> _EXERCISE DETAILS_: The data below holds the lines to copy: everything from the line containing "pot = build_pot(parts, cutters, grey)" to the line containing "for body, members", both ends included, set down exactly.
— START MATERIAL PROVIDED —
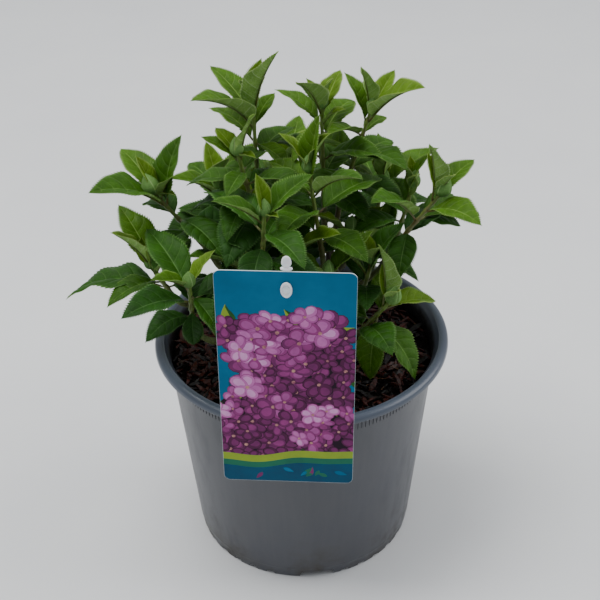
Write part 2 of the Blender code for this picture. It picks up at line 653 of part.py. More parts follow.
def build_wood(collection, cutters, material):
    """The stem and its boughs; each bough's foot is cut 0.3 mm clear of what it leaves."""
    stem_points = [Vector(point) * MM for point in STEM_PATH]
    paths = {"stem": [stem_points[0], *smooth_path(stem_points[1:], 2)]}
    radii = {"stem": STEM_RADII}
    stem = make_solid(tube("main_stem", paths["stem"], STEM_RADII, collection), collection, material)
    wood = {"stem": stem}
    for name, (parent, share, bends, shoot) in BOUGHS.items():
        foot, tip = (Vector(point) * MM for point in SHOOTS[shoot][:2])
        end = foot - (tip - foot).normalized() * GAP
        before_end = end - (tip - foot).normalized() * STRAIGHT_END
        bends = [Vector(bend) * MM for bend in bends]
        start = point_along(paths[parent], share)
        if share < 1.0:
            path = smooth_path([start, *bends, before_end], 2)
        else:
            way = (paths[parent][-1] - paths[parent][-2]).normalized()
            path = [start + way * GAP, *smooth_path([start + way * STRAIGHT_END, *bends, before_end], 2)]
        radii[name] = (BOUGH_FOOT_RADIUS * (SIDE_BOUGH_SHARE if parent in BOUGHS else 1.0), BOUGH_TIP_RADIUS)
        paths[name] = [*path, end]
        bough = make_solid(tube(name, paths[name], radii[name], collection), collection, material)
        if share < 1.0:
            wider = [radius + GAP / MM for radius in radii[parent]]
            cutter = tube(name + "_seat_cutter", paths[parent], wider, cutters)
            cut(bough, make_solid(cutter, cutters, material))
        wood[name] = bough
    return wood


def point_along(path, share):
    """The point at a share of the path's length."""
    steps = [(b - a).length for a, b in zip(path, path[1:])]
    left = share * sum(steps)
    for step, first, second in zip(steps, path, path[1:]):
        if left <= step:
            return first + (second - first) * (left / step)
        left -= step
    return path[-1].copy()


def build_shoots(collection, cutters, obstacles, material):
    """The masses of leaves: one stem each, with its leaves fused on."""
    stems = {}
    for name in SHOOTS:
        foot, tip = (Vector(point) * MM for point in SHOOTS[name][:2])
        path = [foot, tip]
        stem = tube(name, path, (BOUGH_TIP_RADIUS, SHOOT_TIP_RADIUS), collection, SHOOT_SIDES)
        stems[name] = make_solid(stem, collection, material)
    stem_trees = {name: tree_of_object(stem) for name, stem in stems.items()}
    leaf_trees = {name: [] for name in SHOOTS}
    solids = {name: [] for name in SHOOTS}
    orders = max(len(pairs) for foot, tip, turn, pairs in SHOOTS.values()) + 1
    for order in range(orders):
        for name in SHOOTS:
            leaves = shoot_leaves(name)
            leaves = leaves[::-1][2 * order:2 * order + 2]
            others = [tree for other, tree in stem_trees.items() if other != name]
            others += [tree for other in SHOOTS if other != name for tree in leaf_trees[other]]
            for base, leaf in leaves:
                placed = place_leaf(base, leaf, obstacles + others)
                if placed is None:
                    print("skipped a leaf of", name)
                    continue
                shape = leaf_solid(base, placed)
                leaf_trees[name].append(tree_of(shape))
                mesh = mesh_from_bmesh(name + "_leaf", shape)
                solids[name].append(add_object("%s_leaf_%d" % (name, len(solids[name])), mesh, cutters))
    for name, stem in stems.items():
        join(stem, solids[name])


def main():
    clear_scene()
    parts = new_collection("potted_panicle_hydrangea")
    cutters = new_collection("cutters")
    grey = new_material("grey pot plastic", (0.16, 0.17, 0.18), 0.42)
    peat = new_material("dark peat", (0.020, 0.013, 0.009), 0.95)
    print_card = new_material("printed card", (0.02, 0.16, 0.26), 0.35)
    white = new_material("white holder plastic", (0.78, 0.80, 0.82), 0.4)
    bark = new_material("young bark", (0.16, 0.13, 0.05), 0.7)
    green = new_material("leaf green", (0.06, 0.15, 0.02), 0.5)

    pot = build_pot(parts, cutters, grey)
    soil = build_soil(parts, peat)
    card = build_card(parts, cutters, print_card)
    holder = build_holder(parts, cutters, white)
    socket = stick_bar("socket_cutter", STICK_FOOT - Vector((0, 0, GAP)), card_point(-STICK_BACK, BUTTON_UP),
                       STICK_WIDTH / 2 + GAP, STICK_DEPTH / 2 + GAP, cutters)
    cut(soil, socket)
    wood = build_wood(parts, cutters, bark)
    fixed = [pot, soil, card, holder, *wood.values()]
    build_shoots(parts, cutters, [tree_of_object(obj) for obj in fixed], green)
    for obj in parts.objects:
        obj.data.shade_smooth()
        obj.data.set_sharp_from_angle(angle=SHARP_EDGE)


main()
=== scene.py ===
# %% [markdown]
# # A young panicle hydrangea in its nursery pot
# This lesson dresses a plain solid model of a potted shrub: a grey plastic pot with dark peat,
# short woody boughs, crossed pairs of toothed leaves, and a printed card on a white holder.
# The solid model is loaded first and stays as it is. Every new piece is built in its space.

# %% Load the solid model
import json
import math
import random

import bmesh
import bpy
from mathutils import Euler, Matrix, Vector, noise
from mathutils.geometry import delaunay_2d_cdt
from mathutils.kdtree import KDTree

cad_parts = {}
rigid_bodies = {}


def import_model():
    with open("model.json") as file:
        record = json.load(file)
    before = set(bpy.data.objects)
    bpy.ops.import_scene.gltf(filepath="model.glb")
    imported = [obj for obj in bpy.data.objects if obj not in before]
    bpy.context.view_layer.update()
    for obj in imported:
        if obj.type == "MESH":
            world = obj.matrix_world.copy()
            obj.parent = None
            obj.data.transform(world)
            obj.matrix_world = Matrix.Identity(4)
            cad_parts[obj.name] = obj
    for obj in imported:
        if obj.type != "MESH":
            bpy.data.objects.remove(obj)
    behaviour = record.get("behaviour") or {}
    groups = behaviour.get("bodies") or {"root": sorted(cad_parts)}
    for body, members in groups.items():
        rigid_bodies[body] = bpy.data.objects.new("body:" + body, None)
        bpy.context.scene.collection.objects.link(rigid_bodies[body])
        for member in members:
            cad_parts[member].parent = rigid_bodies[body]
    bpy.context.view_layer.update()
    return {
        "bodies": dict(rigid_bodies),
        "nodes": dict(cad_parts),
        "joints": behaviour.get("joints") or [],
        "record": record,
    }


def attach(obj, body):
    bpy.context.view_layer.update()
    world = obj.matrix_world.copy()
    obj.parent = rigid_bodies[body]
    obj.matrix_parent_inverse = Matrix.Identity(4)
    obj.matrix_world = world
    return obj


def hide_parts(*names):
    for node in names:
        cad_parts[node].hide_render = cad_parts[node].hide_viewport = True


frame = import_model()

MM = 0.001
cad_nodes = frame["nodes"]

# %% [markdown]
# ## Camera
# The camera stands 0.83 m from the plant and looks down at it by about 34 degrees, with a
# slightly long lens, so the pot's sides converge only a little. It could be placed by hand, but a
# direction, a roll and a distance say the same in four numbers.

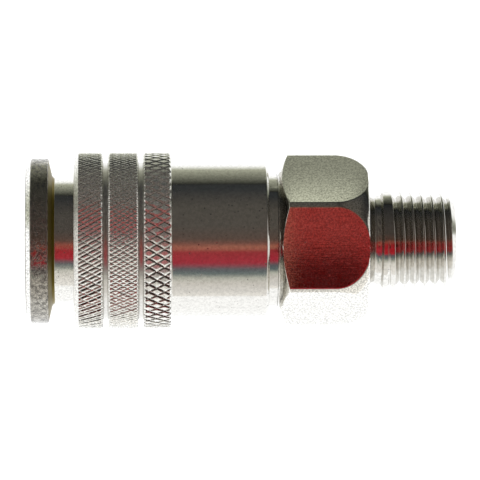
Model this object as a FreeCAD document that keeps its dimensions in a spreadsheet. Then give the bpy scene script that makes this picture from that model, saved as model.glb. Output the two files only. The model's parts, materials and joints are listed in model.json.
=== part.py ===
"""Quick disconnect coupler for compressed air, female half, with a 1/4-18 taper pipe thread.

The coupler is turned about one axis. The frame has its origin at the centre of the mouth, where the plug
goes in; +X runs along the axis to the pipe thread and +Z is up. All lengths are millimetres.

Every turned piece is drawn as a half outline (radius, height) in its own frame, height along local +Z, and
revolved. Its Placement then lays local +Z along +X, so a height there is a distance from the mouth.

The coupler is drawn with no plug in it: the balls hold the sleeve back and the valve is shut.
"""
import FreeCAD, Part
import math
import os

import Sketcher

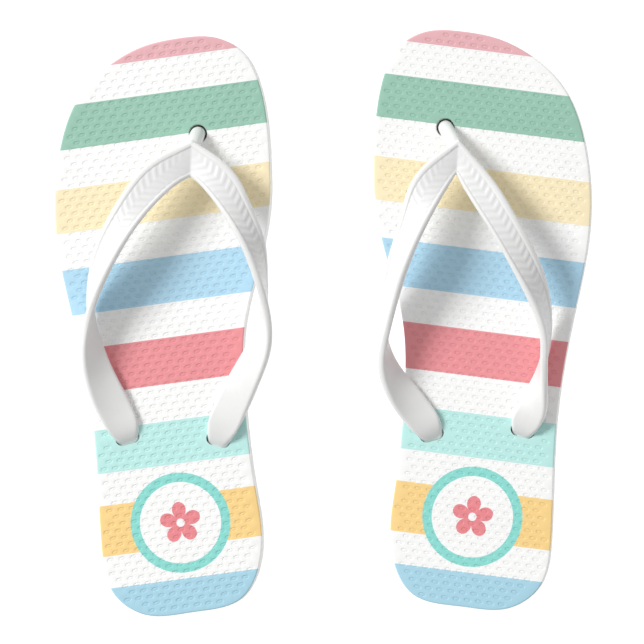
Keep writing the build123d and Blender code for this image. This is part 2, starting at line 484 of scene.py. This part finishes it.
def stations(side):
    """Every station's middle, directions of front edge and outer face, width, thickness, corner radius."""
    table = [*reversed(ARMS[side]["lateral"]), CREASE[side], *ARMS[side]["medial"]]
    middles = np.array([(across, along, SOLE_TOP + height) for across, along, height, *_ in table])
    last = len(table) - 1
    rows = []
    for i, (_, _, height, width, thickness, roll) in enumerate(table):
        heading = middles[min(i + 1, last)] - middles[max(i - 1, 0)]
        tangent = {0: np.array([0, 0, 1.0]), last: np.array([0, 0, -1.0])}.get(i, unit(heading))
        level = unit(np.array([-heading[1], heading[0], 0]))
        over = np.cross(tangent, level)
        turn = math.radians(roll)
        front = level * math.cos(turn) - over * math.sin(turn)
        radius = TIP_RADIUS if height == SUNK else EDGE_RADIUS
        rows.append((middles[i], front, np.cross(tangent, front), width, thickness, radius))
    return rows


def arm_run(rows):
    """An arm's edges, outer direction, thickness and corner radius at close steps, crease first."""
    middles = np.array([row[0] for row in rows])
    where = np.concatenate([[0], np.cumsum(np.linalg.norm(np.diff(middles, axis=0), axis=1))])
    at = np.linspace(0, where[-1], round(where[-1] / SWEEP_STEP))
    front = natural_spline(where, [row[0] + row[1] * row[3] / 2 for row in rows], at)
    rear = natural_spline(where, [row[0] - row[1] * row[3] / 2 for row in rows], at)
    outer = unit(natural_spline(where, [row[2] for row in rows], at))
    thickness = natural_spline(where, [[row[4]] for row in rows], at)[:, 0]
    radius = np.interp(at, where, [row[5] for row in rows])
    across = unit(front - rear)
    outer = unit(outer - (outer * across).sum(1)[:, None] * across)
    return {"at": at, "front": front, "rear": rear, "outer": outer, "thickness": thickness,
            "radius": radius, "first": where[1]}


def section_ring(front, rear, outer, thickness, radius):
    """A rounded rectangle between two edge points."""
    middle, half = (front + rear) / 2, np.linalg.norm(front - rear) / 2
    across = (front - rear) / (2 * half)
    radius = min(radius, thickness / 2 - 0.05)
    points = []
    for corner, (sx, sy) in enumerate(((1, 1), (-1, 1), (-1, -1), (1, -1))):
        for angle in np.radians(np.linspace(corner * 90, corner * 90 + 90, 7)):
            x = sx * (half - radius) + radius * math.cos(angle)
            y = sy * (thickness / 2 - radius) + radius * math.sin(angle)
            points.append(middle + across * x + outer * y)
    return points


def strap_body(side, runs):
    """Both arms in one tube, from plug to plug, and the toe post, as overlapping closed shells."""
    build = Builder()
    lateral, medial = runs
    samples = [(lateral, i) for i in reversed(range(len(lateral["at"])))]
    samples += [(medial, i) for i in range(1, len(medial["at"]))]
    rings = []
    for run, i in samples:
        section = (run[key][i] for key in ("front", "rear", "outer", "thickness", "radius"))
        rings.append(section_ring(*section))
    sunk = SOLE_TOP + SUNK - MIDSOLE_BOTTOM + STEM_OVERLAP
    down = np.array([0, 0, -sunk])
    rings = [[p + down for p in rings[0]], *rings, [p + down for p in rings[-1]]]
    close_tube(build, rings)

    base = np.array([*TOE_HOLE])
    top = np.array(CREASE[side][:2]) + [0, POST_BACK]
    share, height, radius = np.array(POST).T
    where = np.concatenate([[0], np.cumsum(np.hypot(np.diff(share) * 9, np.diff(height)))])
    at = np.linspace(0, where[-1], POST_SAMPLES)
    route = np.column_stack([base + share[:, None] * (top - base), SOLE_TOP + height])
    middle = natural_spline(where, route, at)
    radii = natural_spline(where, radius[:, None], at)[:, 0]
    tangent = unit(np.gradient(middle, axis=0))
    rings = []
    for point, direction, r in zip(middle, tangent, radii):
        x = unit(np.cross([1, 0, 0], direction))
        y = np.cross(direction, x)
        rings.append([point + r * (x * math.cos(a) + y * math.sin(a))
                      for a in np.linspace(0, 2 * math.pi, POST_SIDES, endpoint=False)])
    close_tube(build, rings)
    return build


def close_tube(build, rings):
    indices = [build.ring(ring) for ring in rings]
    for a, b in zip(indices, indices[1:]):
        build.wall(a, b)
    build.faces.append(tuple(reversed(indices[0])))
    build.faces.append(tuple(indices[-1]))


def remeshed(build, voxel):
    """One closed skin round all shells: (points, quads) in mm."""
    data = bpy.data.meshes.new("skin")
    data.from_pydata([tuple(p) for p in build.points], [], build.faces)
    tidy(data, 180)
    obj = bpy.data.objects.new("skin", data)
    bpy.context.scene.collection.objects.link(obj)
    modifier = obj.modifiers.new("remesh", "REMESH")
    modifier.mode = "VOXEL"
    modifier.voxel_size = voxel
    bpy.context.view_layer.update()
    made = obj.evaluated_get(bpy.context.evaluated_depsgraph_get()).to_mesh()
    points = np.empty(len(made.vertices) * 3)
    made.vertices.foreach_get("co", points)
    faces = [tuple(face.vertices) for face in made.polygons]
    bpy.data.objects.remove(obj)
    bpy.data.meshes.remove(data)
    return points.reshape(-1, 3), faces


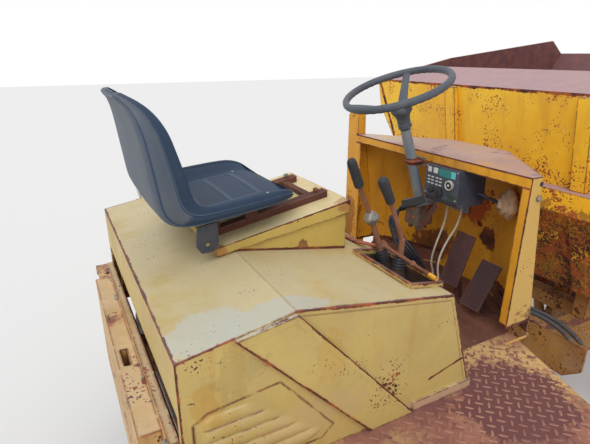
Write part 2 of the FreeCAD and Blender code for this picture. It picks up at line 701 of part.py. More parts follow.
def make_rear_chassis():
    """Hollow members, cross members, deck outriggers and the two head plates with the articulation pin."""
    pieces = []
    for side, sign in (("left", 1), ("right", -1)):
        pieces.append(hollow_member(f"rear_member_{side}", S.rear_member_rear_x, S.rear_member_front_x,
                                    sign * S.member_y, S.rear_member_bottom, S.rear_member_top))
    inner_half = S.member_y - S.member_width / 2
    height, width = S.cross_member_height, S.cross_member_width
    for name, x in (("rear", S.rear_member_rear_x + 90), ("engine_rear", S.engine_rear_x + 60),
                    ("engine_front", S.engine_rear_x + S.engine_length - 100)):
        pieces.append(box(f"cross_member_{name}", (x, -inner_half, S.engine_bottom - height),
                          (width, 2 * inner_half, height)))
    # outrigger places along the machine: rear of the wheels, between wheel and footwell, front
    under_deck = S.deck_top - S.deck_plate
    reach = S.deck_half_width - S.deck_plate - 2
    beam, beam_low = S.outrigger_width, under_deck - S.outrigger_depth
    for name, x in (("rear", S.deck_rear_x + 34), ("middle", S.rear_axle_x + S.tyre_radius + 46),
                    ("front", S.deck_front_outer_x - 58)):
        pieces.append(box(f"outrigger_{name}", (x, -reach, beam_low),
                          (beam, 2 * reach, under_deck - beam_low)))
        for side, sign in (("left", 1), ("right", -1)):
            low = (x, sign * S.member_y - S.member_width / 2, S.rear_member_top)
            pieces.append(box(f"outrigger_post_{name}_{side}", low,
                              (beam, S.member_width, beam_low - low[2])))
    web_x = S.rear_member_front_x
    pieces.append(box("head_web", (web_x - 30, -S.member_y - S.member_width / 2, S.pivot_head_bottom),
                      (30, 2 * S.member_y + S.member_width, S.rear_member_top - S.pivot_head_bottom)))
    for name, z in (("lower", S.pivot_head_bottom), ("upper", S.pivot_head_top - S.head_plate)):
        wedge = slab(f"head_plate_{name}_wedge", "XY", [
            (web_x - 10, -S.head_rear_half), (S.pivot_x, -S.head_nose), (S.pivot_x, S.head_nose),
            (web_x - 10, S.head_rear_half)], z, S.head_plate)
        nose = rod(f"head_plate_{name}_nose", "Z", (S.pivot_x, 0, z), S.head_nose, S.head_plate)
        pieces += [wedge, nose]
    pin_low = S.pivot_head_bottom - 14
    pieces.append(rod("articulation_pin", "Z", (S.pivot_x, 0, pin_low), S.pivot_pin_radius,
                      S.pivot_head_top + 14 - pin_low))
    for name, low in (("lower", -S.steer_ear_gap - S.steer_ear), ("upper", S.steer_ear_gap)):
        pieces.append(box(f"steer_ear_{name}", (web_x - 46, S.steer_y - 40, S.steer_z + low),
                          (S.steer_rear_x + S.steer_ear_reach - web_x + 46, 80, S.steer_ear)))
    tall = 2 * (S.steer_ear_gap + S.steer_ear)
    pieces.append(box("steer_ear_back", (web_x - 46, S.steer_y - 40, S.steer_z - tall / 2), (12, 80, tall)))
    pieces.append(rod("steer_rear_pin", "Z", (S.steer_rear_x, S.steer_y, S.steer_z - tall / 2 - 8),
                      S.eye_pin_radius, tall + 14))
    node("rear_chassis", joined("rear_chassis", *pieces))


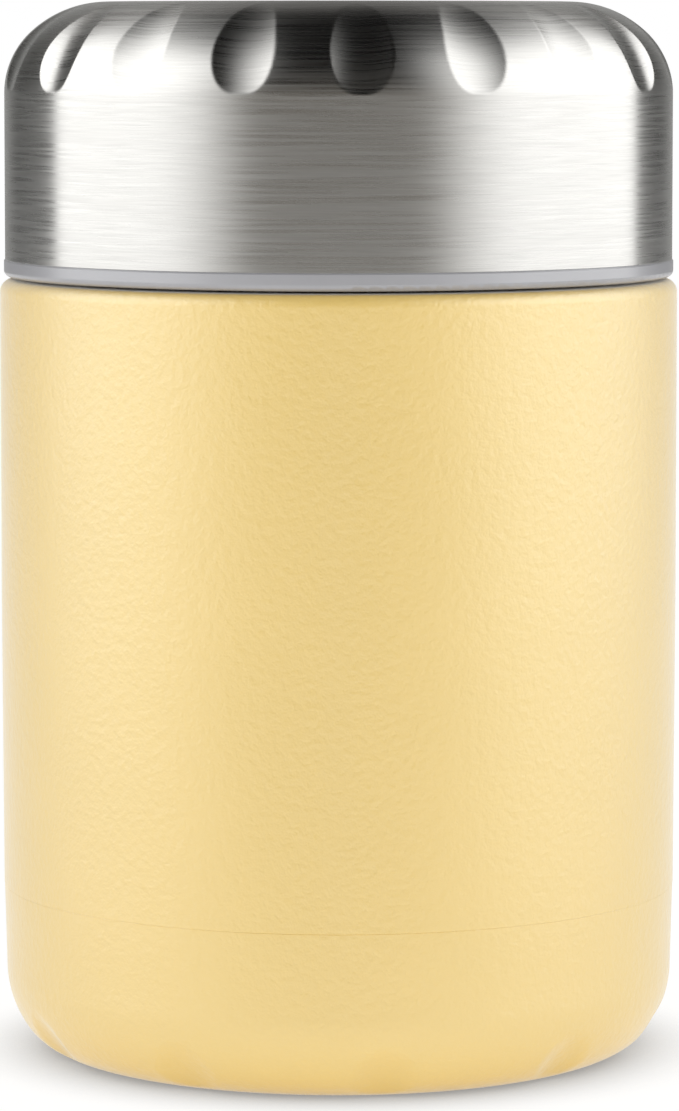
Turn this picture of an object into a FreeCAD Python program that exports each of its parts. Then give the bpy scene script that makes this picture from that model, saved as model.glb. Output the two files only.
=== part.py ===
— END MATERIAL PROVIDED —
> _SOLUTION FOR THIS PROBLEM_:
    pot = build_pot(parts, cutters, grey)
    soil = build_soil(parts, peat)
    card = build_card(parts, cutters, print_card)
    holder = build_holder(parts, cutters, white)
    socket = stick_bar("socket_cutter", STICK_FOOT - Vector((0, 0, GAP)), card_point(-STICK_BACK, BUTTON_UP),
                       STICK_WIDTH / 2 + GAP, STICK_DEPTH / 2 + GAP, cutters)
    cut(soil, socket)
    wood = build_wood(parts, cutters, bark)
    fixed = [pot, soil, card, holder, *wood.values()]
    build_shoots(parts, cutters, [tree_of_object(obj) for obj in fixed], green)
    for obj in parts.objects:
        obj.data.shade_smooth()
        obj.data.set_sharp_from_angle(angle=SHARP_EDGE)


main()
=== scene.py ===
# %% [markdown]
# # A young panicle hydrangea in its nursery pot
# This lesson dresses a plain solid model of a potted shrub: a grey plastic pot with dark peat,
# short woody boughs, crossed pairs of toothed leaves, and a printed card on a white holder.
# The solid model is loaded first and stays as it is. Every new piece is built in its space.

# %% Load the solid model
import json
import math
import random

import bmesh
import bpy
from mathutils import Euler, Matrix, Vector, noise
from mathutils.geometry import delaunay_2d_cdt
from mathutils.kdtree import KDTree

cad_parts = {}
rigid_bodies = {}


def import_model():
    with open("model.json") as file:
        record = json.load(file)
    before = set(bpy.data.objects)
    bpy.ops.import_scene.gltf(filepath="model.glb")
    imported = [obj for obj in bpy.data.objects if obj not in before]
    bpy.context.view_layer.update()
    for obj in imported:
        if obj.type == "MESH":
            world = obj.matrix_world.copy()
            obj.parent = None
            obj.data.transform(world)
            obj.matrix_world = Matrix.Identity(4)
            cad_parts[obj.name] = obj
    for obj in imported:
        if obj.type != "MESH":
            bpy.data.objects.remove(obj)
    behaviour = record.get("behaviour") or {}
    groups = behaviour.get("bodies") or {"root": sorted(cad_parts)}
    for body, members in groups.items():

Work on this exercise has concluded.